What a clever and enigmatic conversation (p.278) when Poirot discusses Sheppard’s manuscript; Poirot’s toying with the doctor is now approaching end game. Is it possible that Sheppard does not understand Poirot’s reference to ‘reticence’ and ‘modesty’? Probably, as his self-belief, even to write the manuscript in the first place, must be infinite. Clearly, Poirot has spotted the elisions and omissions, the ‘becoming reticence’, the clever prevarications. Even more dangerously, Poirot has read the manuscript while alone in Sheppard’s workshop, the setting for covert and crucial mechanical work, vital to the success of his crime.
Even as his unmasking becomes inevitable, Sheppard faithfully records that, as Ralph Paton enters the sitting room at The Larches, it was ‘an uncomfortable moment’ for him, even though, on the face of it, it shouldn’t have been. He takes a few moments to become ‘master of himself’– although, again, it is not immediately clear why. And when Ralph insists that ‘Dr Sheppard has been very loyal’ (p.293), Poirot concurs that he ‘has been the very model of discretion’.

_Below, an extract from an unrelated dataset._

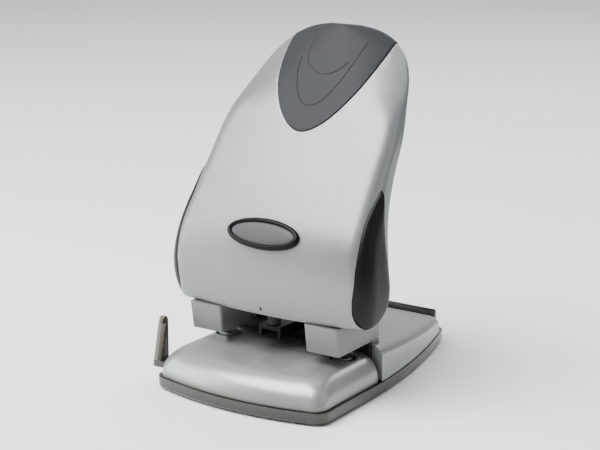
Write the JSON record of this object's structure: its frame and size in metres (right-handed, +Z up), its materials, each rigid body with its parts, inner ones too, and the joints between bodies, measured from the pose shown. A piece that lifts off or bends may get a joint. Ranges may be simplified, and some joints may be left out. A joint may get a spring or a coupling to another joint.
{
  "type": "hole punch",
  "caption": "Heavy-duty desk hole punch with a tall curved handle, twin punch heads, an extending paper guide and a drop-down chip tray.",
  "frame": {"origin": "on the table, midway between the two punch pins", "axes": "+X to the right along the line of the two pins, +Y from the front edge towards the back, +Z up"},
  "size_m": [0.138, 0.1813, 0.2035],
  "materials": {
    "handle_paint": "satin silver-grey with a fine metallic fleck",
    "base_paint": "satin silver",
    "head_paint": "satin grey",
    "grip_rubber": "matt",
    "black_plastic": "satin",
    "back_plastic": "matt",
    "black_gloss": "gloss",
    "badge_grey": "satin",
    "steel": "machined",
    "black_steel": "satin black",
    "brass": "turned",
    "smoked_plastic": "smoked, translucent",
    "rubber": "matt"
  },
  "bodies": {
    "base": {"front_cover": "base_paint", "rear_cover": "base_paint", "chassis_plate": "steel", "back_stop": "black_steel", "lever_stop": "black_steel", "stop_bumper": "rubber", "head_screws": "steel", "cover_screws": "steel", "axle": "steel", "axle_clips": "steel", "axle_spacers": "brass", "punch_head_left": "head_paint", "punch_head_right": "head_paint", "die_left": "steel", "die_right": "steel", "guide_channel": "black_plastic"},
    "handle": {"handle_shell": "handle_paint", "handle_back_cover": "back_plastic", "grip_pad": "grip_rubber", "badge_bezel": "black_gloss", "badge_plate": "badge_grey", "side_insert_left": "black_plastic", "side_insert_right": "black_plastic", "lever_frame": "steel", "lever_rivets": "steel", "plate_screws": "steel", "cam_left": "steel", "cam_right": "steel", "cam_bush_left": "brass", "cam_bush_right": "brass"},
    "pin_left": {"punch_pin_left": "steel", "pin_cap_left": "steel", "return_spring_left": "steel"},
    "pin_right": {"punch_pin_right": "steel", "pin_cap_right": "steel", "return_spring_right": "steel"},
    "guide": {"paper_guide": "smoked_plastic"},
    "tray": {"chip_tray": "smoked_plastic", "rubber_feet": "rubber"}
  },
  "joints": [
    {"name": "handle_hinge", "type": "hinge", "parent": "base", "child": "handle", "pos_m": [0, -0.009, 0.066], "axis": [-1, 0, 0], "range_deg": [0, 60], "stiffness_Nm_per_rad": 0.35, "springref_deg": -68.75},
    {"name": "pin_left_slide", "type": "slide", "parent": "base", "child": "pin_left", "axis": [0, 0, -1], "range_m": [0, 0.0095], "deforming": ["return_spring_left"]},
    {"name": "pin_right_slide", "type": "slide", "parent": "base", "child": "pin_right", "axis": [0, 0, -1], "range_m": [0, 0.0095], "deforming": ["return_spring_right"]},
    {"name": "guide_slide", "type": "slide", "parent": "base", "child": "guide", "axis": [-1, 0, 0], "range_m": [-0.004, 0.085]},
    {"name": "tray_hinge", "type": "hinge", "parent": "base", "child": "tray", "pos_m": [0, -0.0568, 0.0076], "axis": [-1, 0, 0], "range_deg": [0, 30]}
  ],
  "couplings": [
    {"joint": "pin_left_slide", "follows": "handle_hinge", "m_per_rad": 0.009},
    {"joint": "pin_right_slide", "follows": "handle_hinge", "m_per_rad": 0.009}
  ]
}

Do we believe Sheppard when he writes (p.295) that ‘he still believed Poirot to be entirely on the wrong track’? Given his boundless self-belief, quite possibly. Although he has already noted the ‘menace’ in Poirot’s words and how dangerous he began to seem. As indeed he proves. During Poirot’s inexorable recounting of his deductions, even Sheppard’s confidence begins to wane. He manages a laugh (p.304), he tries to rally (p.306), and produces yawns, indicative of boredom with the explanation (pp.307–8). But the game is up. His ‘greatest fear’, Caroline, is the deciding factor in accepting Poirot’s ultimate solution . . .
And so, the reader has dutifully charged up and down, distracted by numerous red herrings, despite the truth shimmering just below the surface throughout, and the author has finally plunged the unexpected explanation like the matador’s sword. The formidable espada would continue confounding readers with dazzling ‘moments of truth’ for the next half-century, her capes continuing to pass ever closer to her chest. And countless readers the world over waited happily for the next sword-plunge of truth.
But arguably the greatest, the most daring, the fairest bull-fight in detective fiction took place almost a century ago in the village of King’s Abbot when Hercule Poirot solved The Murder of Roger Ackroyd.